__WHAT YOU NEED TO DO__.
Copy every line that mentions the word "from".

[Start EXCERPTED DATA]

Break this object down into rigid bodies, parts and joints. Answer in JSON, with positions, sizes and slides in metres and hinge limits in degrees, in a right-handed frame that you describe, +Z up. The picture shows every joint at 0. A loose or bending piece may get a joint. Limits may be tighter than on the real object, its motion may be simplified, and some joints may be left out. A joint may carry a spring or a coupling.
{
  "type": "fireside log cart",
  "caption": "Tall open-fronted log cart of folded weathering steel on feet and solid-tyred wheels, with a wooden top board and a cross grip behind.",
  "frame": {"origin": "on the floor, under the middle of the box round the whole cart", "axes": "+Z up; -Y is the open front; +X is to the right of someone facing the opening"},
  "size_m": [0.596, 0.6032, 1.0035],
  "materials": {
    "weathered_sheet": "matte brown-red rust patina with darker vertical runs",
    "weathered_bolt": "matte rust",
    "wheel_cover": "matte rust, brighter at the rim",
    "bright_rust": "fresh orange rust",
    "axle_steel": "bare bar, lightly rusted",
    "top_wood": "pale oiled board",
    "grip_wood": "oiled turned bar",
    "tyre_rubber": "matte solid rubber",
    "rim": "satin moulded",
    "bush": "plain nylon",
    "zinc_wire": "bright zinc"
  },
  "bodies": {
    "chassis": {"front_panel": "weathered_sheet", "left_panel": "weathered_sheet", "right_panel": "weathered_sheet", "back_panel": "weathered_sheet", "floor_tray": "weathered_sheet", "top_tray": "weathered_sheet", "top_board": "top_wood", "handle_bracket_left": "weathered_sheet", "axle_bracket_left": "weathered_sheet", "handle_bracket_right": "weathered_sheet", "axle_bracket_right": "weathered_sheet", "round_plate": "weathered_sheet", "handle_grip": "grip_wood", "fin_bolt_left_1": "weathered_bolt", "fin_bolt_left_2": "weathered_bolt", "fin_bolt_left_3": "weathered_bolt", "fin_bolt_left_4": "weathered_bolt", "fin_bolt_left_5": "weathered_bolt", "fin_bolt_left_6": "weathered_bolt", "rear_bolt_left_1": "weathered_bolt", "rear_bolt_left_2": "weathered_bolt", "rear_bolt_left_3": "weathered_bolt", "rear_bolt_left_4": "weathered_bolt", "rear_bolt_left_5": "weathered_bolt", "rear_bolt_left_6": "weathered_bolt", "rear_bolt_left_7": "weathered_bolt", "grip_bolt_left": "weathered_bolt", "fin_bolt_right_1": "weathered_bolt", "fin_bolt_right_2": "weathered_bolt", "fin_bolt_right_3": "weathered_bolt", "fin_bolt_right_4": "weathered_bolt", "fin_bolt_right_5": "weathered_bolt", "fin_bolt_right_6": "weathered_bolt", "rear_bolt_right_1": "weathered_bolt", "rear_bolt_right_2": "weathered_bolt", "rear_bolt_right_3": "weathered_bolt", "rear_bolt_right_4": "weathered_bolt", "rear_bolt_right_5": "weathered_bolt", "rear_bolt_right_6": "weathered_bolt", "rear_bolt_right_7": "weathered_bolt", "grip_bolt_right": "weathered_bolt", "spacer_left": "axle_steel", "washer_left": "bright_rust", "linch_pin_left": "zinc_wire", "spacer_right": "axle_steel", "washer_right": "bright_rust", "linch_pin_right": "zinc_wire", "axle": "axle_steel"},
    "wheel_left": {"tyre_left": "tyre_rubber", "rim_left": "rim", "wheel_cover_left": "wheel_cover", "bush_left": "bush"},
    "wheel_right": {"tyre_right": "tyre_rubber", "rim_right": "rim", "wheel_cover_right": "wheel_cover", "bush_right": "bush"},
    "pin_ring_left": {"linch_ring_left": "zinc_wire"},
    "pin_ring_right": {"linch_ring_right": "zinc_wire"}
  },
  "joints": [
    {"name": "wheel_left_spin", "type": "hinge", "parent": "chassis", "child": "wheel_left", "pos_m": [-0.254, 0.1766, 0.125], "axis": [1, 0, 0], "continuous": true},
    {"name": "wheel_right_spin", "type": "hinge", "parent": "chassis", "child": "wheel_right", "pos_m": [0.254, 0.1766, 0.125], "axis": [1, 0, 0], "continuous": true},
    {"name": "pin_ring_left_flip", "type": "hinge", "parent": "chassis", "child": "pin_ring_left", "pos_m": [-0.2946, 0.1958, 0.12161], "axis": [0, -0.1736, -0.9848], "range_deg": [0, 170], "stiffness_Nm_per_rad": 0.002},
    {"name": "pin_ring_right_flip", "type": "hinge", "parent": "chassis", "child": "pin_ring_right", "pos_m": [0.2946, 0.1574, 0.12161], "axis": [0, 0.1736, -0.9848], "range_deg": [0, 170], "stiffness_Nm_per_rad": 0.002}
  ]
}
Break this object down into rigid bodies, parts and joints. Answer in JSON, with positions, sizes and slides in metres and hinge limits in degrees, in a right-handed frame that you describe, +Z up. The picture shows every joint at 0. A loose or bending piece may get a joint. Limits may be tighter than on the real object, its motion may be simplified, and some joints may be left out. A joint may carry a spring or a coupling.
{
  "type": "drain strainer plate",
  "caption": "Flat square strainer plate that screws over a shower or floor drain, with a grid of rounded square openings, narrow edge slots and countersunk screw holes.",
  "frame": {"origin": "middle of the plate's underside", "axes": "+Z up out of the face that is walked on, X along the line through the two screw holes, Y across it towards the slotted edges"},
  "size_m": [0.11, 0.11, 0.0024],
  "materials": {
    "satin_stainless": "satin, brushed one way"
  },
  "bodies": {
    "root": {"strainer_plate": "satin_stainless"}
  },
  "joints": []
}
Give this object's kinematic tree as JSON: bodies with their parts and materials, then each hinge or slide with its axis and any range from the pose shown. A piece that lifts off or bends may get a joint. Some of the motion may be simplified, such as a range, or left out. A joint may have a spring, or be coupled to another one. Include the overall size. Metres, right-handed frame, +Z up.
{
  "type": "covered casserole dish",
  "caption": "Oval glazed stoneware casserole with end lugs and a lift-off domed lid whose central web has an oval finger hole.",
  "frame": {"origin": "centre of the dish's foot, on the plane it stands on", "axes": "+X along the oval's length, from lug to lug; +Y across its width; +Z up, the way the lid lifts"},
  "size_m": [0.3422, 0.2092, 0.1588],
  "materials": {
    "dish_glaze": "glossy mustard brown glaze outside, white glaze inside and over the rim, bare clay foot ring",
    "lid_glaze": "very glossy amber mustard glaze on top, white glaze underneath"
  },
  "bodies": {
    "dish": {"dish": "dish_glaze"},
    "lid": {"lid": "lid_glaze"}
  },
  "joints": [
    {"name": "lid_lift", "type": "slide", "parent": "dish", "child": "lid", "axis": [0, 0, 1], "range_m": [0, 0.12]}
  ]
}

[End EXCERPTED DATA]

__ANSWER__.
Give this object's kinematic tree as JSON: bodies with their parts and materials, then each hinge or slide with its axis and any range from the pose shown. A piece that lifts off or bends may get a joint. Some of the motion may be simplified, such as a range, or left out. A joint may have a spring, or be coupled to another one. Include the overall size. Metres, right-handed frame, +Z up.
  "frame": {"origin": "centre of the dish's foot, on the plane it stands on", "axes": "+X along the oval's length, from lug to lug; +Y across its width; +Z up, the way the lid lifts"},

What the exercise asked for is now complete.